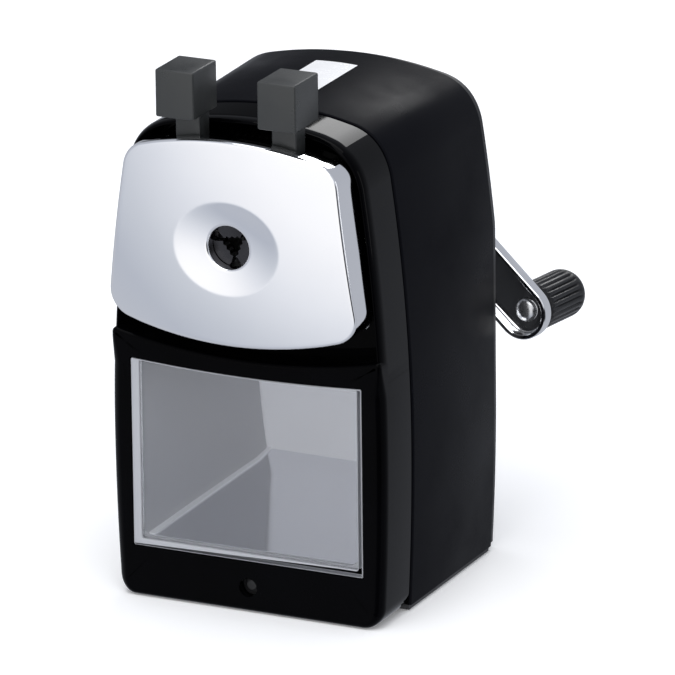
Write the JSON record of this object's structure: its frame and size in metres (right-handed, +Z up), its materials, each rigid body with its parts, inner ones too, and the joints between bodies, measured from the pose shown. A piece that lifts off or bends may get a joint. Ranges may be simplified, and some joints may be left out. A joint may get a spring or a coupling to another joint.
{
  "type": "pencil sharpener",
  "caption": "Desk pencil sharpener with a rear crank, a sprung pull-out chrome face plate, squeeze levers opening a toothed chuck, and a clear shavings drawer.",
  "frame": {"origin": "on the table, under the middle of the body", "axes": "+Z up, -Y out of the pencil hole at the front, +X to the right of someone facing the pencil hole"},
  "size_m": [0.0843, 0.1065, 0.137],
  "materials": {
    "rubber": "matte",
    "black_plastic": "fine texture",
    "gloss_black": "high gloss",
    "cap_plastic": "fine texture",
    "knob_plastic": "satin",
    "bushing_plastic": "natural acetal",
    "black_paint": "satin black",
    "plate_chrome": "polished",
    "arm_chrome": "polished",
    "screw_steel": "bright zinc",
    "sheet_steel": "zinc plated",
    "rod_steel": "ground",
    "spring_steel": "drawn wire",
    "jaw_steel": "hardened",
    "gear_metal": "sintered",
    "carrier_metal": "as cast",
    "cutter_steel": "hardened, ground",
    "bearing_bronze": "sintered bronze",
    "clear_plastic": "clear, lightly smoky",
    "label_film": "white film"
  },
  "bodies": {
    "housing": {"base_pad": "rubber", "base_plate": "black_plastic", "base_screws": "screw_steel", "front_frame": "gloss_black", "front_screw": "screw_steel", "frame_screws": "screw_steel", "casing": "black_paint", "rear_cover": "black_plastic", "cover_screws": "screw_steel", "drawer_guide": "black_plastic", "mech_bracket": "sheet_steel", "ring_gear": "gear_metal", "gear_screws": "screw_steel", "rod_bushings": "bushing_plastic", "shaft_bushing": "bearing_bronze", "top_label": "label_film"},
    "face_slide": {"face_plate": "plate_chrome", "chuck_plate": "sheet_steel", "plate_screws": "screw_steel", "guide_rods": "rod_steel", "rod_clips": "screw_steel", "rod_spring_left": "spring_steel", "rod_spring_right": "spring_steel"},
    "right_lever": {"lever_right": "sheet_steel", "cap_right": "cap_plastic", "jaw_pins": "rod_steel", "lever_spring": "spring_steel"},
    "left_lever": {"lever_left": "sheet_steel", "cap_left": "cap_plastic"},
    "jaw_1": {"jaw_top": "jaw_steel"},
    "jaw_2": {"jaw_lower_left": "jaw_steel"},
    "jaw_3": {"jaw_lower_right": "jaw_steel"},
    "drawer_box": {"drawer": "clear_plastic"},
    "crank": {"cutter_carrier": "carrier_metal", "cutter_axle": "rod_steel", "crank_shaft": "rod_steel", "shaft_clip": "screw_steel", "crank_arm": "arm_chrome", "crank_nut": "screw_steel", "knob_pin": "screw_steel"},
    "cutter_roll": {"cutter": "cutter_steel", "cutter_pinion": "gear_metal"},
    "crank_knob": {"knob": "knob_plastic"}
  },
  "joints": [
    {"name": "face_plate_slide", "type": "slide", "parent": "housing", "child": "face_slide", "axis": [0, -1, 0], "range_m": [0, 0.03], "stiffness_N_per_m": 120, "springref_m": -0.02, "deforming": ["rod_spring_left", "rod_spring_right"]},
    {"name": "lever_right_swing", "type": "hinge", "parent": "face_slide", "child": "right_lever", "pos_m": [0, -0.0352, 0.0947], "axis": [0, -1, 0], "range_deg": [0, 8], "stiffness_Nm_per_rad": 0.12, "springref_deg": -20.05, "deforming": ["lever_spring"]},
    {"name": "lever_left_swing", "type": "hinge", "parent": "face_slide", "child": "left_lever", "pos_m": [0, -0.0336, 0.0947], "axis": [0, 1, 0], "range_deg": [0, 8]},
    {"name": "jaw_1_swing", "type": "hinge", "parent": "right_lever", "child": "jaw_1", "pos_m": [0.00631, -0.03745, 0.10371], "axis": [0, 1, 0], "range_deg": [0, 27]},
    {"name": "jaw_2_swing", "type": "hinge", "parent": "right_lever", "child": "jaw_2", "pos_m": [-0.01096, -0.03745, 0.09566], "axis": [0, 1, 0], "range_deg": [0, 27]},
    {"name": "jaw_3_swing", "type": "hinge", "parent": "right_lever", "child": "jaw_3", "pos_m": [0.00465, -0.03745, 0.08473], "axis": [0, 1, 0], "range_deg": [0, 27]},
    {"name": "drawer_slide", "type": "slide", "parent": "housing", "child": "drawer_box", "axis": [0, -1, 0], "range_m": [0, 0.056]},
    {"name": "crank_spin", "type": "hinge", "parent": "housing", "child": "crank", "pos_m": [0, 0.0215, 0.0947], "axis": [0, 1, 0], "continuous": true},
    {"name": "cutter_spin", "type": "hinge", "parent": "crank", "child": "cutter_roll", "pos_m": [0, -0.0157, 0.1067], "axis": [0, 0.9833, -0.1822], "continuous": true},
    {"name": "knob_spin", "type": "hinge", "parent": "crank", "child": "crank_knob", "pos_m": [0.04022, 0.04144, 0.05973], "axis": [0.0658, 0.9962, -0.0572], "continuous": true}
  ],
  "couplings": [
    {"joint": "lever_left_swing", "follows": "lever_right_swing", "ratio": 1},
    {"joint": "cutter_spin", "follows": "crank_spin", "ratio": -3},
    {"joint": "jaw_1_swing", "follows": "lever_right_swing", "ratio": 3.375},
    {"joint": "jaw_2_swing", "follows": "lever_right_swing", "ratio": 3.375},
    {"joint": "jaw_3_swing", "follows": "lever_right_swing", "ratio": 3.375}
  ]
}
=======
> To be done: Write out every line of the material again, exactly as it reads.

> Output:
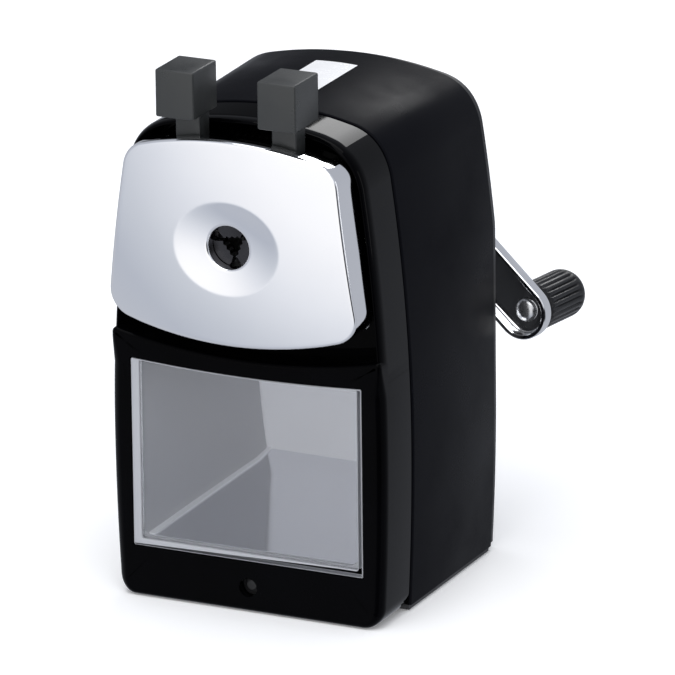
Write the JSON record of this object's structure: its frame and size in metres (right-handed, +Z up), its materials, each rigid body with its parts, inner ones too, and the joints between bodies, measured from the pose shown. A piece that lifts off or bends may get a joint. Ranges may be simplified, and some joints may be left out. A joint may get a spring or a coupling to another joint.
{
  "type": "pencil sharpener",
  "caption": "Desk pencil sharpener with a rear crank, a sprung pull-out chrome face plate, squeeze levers opening a toothed chuck, and a clear shavings drawer.",
  "frame": {"origin": "on the table, under the middle of the body", "axes": "+Z up, -Y out of the pencil hole at the front, +X to the right of someone facing the pencil hole"},
  "size_m": [0.0843, 0.1065, 0.137],
  "materials": {
    "rubber": "matte",
    "black_plastic": "fine texture",
    "gloss_black": "high gloss",
    "cap_plastic": "fine texture",
    "knob_plastic": "satin",
    "bushing_plastic": "natural acetal",
    "black_paint": "satin black",
    "plate_chrome": "polished",
    "arm_chrome": "polished",
    "screw_steel": "bright zinc",
    "sheet_steel": "zinc plated",
    "rod_steel": "ground",
    "spring_steel": "drawn wire",
    "jaw_steel": "hardened",
    "gear_metal": "sintered",
    "carrier_metal": "as cast",
    "cutter_steel": "hardened, ground",
    "bearing_bronze": "sintered bronze",
    "clear_plastic": "clear, lightly smoky",
    "label_film": "white film"
  },
  "bodies": {
    "housing": {"base_pad": "rubber", "base_plate": "black_plastic", "base_screws": "screw_steel", "front_frame": "gloss_black", "front_screw": "screw_steel", "frame_screws": "screw_steel", "casing": "black_paint", "rear_cover": "black_plastic", "cover_screws": "screw_steel", "drawer_guide": "black_plastic", "mech_bracket": "sheet_steel", "ring_gear": "gear_metal", "gear_screws": "screw_steel", "rod_bushings": "bushing_plastic", "shaft_bushing": "bearing_bronze", "top_label": "label_film"},
    "face_slide": {"face_plate": "plate_chrome", "chuck_plate": "sheet_steel", "plate_screws": "screw_steel", "guide_rods": "rod_steel", "rod_clips": "screw_steel", "rod_spring_left": "spring_steel", "rod_spring_right": "spring_steel"},
    "right_lever": {"lever_right": "sheet_steel", "cap_right": "cap_plastic", "jaw_pins": "rod_steel", "lever_spring": "spring_steel"},
    "left_lever": {"lever_left": "sheet_steel", "cap_left": "cap_plastic"},
    "jaw_1": {"jaw_top": "jaw_steel"},
    "jaw_2": {"jaw_lower_left": "jaw_steel"},
    "jaw_3": {"jaw_lower_right": "jaw_steel"},
    "drawer_box": {"drawer": "clear_plastic"},
    "crank": {"cutter_carrier": "carrier_metal", "cutter_axle": "rod_steel", "crank_shaft": "rod_steel", "shaft_clip": "screw_steel", "crank_arm": "arm_chrome", "crank_nut": "screw_steel", "knob_pin": "screw_steel"},
    "cutter_roll": {"cutter": "cutter_steel", "cutter_pinion": "gear_metal"},
    "crank_knob": {"knob": "knob_plastic"}
  },
  "joints": [
    {"name": "face_plate_slide", "type": "slide", "parent": "housing", "child": "face_slide", "axis": [0, -1, 0], "range_m": [0, 0.03], "stiffness_N_per_m": 120, "springref_m": -0.02, "deforming": ["rod_spring_left", "rod_spring_right"]},
    {"name": "lever_right_swing", "type": "hinge", "parent": "face_slide", "child": "right_lever", "pos_m": [0, -0.0352, 0.0947], "axis": [0, -1, 0], "range_deg": [0, 8], "stiffness_Nm_per_rad": 0.12, "springref_deg": -20.05, "deforming": ["lever_spring"]},
    {"name": "lever_left_swing", "type": "hinge", "parent": "face_slide", "child": "left_lever", "pos_m": [0, -0.0336, 0.0947], "axis": [0, 1, 0], "range_deg": [0, 8]},
    {"name": "jaw_1_swing", "type": "hinge", "parent": "right_lever", "child": "jaw_1", "pos_m": [0.00631, -0.03745, 0.10371], "axis": [0, 1, 0], "range_deg": [0, 27]},
    {"name": "jaw_2_swing", "type": "hinge", "parent": "right_lever", "child": "jaw_2", "pos_m": [-0.01096, -0.03745, 0.09566], "axis": [0, 1, 0], "range_deg": [0, 27]},
    {"name": "jaw_3_swing", "type": "hinge", "parent": "right_lever", "child": "jaw_3", "pos_m": [0.00465, -0.03745, 0.08473], "axis": [0, 1, 0], "range_deg": [0, 27]},
    {"name": "drawer_slide", "type": "slide", "parent": "housing", "child": "drawer_box", "axis": [0, -1, 0], "range_m": [0, 0.056]},
    {"name": "crank_spin", "type": "hinge", "parent": "housing", "child": "crank", "pos_m": [0, 0.0215, 0.0947], "axis": [0, 1, 0], "continuous": true},
    {"name": "cutter_spin", "type": "hinge", "parent": "crank", "child": "cutter_roll", "pos_m": [0, -0.0157, 0.1067], "axis": [0, 0.9833, -0.1822], "continuous": true},
    {"name": "knob_spin", "type": "hinge", "parent": "crank", "child": "crank_knob", "pos_m": [0.04022, 0.04144, 0.05973], "axis": [0.0658, 0.9962, -0.0572], "continuous": true}
  ],
  "couplings": [
    {"joint": "lever_left_swing", "follows": "lever_right_swing", "ratio": 1},
    {"joint": "cutter_spin", "follows": "crank_spin", "ratio": -3},
    {"joint": "jaw_1_swing", "follows": "lever_right_swing", "ratio": 3.375},
    {"joint": "jaw_2_swing", "follows": "lever_right_swing", "ratio": 3.375},
    {"joint": "jaw_3_swing", "follows": "lever_right_swing", "ratio": 3.375}
  ]
}